I couldn't see the value in a college education when I was struggling, and I couldn't really afford to attend high school -- I had to work. But after a while I got enough stability and outside information to understand that it was a neccessary item that would pay dividends in the future. What I'm trying to describe is a shift. It takes time to be able to figure out that you need to go to school, a luxury that a lot of working poor folks don't have. It was pretty rough going for me, actually, until I suddenly fell ill and went through my savings, barely keeping it together enough to finish my classwork.
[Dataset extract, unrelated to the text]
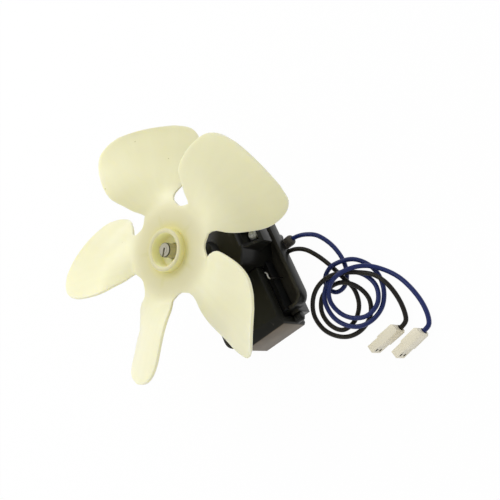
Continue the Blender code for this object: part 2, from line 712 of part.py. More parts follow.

Then, I suddenly qualified for financial aid and the people at my school were impressed w/ my grades and told me about scholarships and grants. I'd had no idea such things existed -- this was a whole different world. So -- I entered a different realm -- the realm of the middle or, depending on who you talk to, middle-uppper class. I wasn't really supposed to be there, but by virtue of grants and scholarships, etc., I was there, and able to partake of some of the benefits of increased education, which IMO means increased access to resources, or increased access to how to find out HOW to get increased access to resources. Prior to that I'd been thinking of quitting as the workload was really intense between full-time work and school. I was determined, but I also didn't know a lot of things that people just seem to KNOW about going to school. No one I hung out with went to college, we were pretty much in the same boat, and our parents were pretty much blue-collar. I'd define middle-class values as some of that knowledge, and I think that might also have been what the prof was getting at -- your parents set you up with college in mind -- whether you pay or they pay, it's a middle-class value and goal that will help you get access to more resources. Poor people may know some of it by virtue of teachers and some social infrastructure (what's left of it, these days) but they don't know the whole deal and they certainly don't have much experience with it.